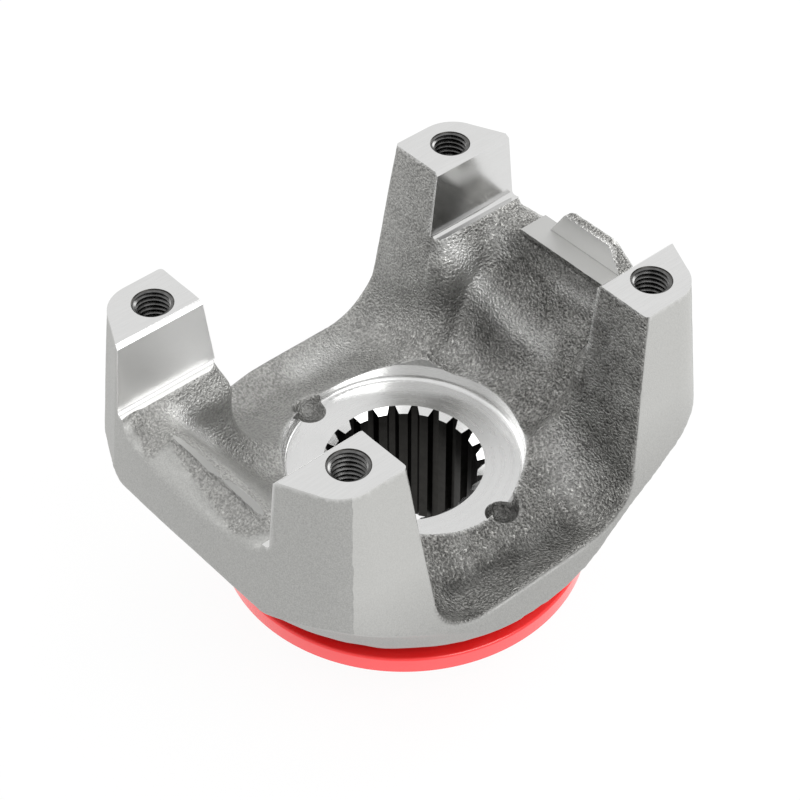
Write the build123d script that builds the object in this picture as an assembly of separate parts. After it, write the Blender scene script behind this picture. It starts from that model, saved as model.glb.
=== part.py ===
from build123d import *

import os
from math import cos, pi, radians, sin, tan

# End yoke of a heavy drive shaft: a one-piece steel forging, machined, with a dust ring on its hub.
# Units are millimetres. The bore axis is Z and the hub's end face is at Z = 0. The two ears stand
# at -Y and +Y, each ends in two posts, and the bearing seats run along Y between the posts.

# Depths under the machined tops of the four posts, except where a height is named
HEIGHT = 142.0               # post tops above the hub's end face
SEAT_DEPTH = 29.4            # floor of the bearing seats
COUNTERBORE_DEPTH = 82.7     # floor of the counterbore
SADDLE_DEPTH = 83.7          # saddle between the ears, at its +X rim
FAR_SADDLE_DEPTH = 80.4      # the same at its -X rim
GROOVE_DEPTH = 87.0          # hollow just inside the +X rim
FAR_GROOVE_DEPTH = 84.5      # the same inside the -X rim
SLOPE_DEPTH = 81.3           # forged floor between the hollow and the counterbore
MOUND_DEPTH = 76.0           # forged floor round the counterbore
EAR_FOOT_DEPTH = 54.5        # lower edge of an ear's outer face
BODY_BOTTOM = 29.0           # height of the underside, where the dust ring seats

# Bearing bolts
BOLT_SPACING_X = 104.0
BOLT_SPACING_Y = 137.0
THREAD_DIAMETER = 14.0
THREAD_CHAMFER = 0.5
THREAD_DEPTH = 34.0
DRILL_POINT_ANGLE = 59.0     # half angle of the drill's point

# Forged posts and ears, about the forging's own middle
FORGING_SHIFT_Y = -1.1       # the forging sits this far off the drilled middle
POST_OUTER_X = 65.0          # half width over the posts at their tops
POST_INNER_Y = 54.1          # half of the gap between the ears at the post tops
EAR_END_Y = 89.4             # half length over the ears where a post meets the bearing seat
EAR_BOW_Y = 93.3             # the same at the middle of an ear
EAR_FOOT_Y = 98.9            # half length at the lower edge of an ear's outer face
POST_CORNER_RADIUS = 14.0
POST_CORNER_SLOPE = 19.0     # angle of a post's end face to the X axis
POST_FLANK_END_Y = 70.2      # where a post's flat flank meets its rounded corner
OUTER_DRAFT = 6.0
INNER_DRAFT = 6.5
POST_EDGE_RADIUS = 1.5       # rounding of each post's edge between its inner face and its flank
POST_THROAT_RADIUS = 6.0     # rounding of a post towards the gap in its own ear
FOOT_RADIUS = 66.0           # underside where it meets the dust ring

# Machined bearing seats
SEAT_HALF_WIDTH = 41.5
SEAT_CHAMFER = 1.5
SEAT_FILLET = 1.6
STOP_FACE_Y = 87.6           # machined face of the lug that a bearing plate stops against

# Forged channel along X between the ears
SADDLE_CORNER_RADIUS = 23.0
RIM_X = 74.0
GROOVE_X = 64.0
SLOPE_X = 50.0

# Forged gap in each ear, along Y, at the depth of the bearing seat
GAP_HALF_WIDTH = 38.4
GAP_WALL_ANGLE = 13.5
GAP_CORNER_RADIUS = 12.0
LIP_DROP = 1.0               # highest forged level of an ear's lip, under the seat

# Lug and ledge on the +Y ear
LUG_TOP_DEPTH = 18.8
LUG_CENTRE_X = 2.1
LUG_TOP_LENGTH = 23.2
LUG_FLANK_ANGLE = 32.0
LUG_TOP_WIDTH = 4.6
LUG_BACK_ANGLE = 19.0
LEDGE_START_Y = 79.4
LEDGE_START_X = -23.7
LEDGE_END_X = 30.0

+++

The problem: Quote exactly the opening line of the material above and every line after it, up to and including the line that contains "from math import cos, pi, radians, sin, tan".

Complete answer:
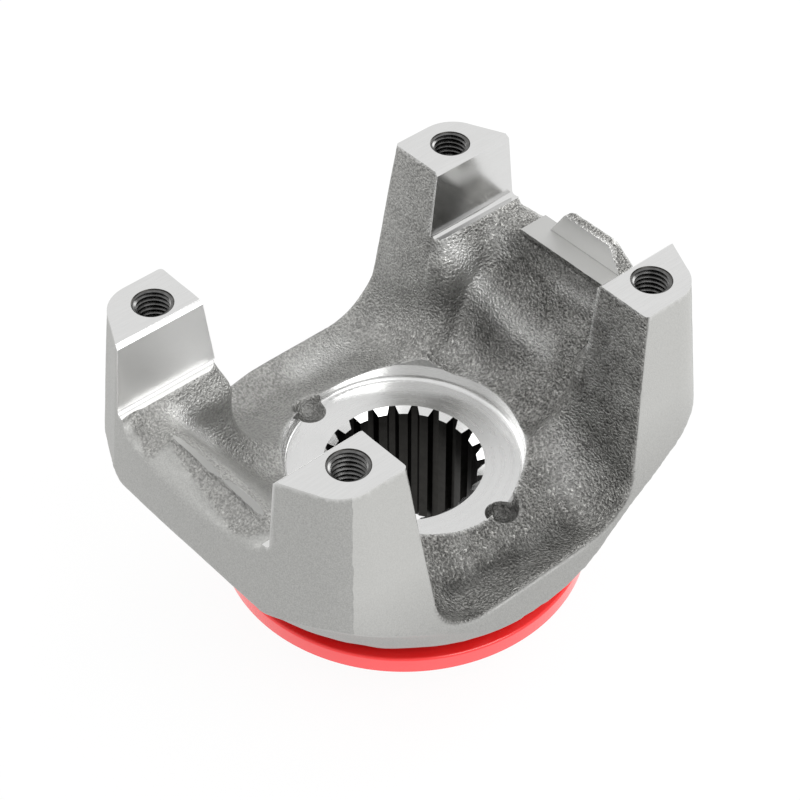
Write the build123d script that builds the object in this picture as an assembly of separate parts. After it, write the Blender scene script behind this picture. It starts from that model, saved as model.glb.
=== part.py ===
from build123d import *

import os
from math import cos, pi, radians, sin, tan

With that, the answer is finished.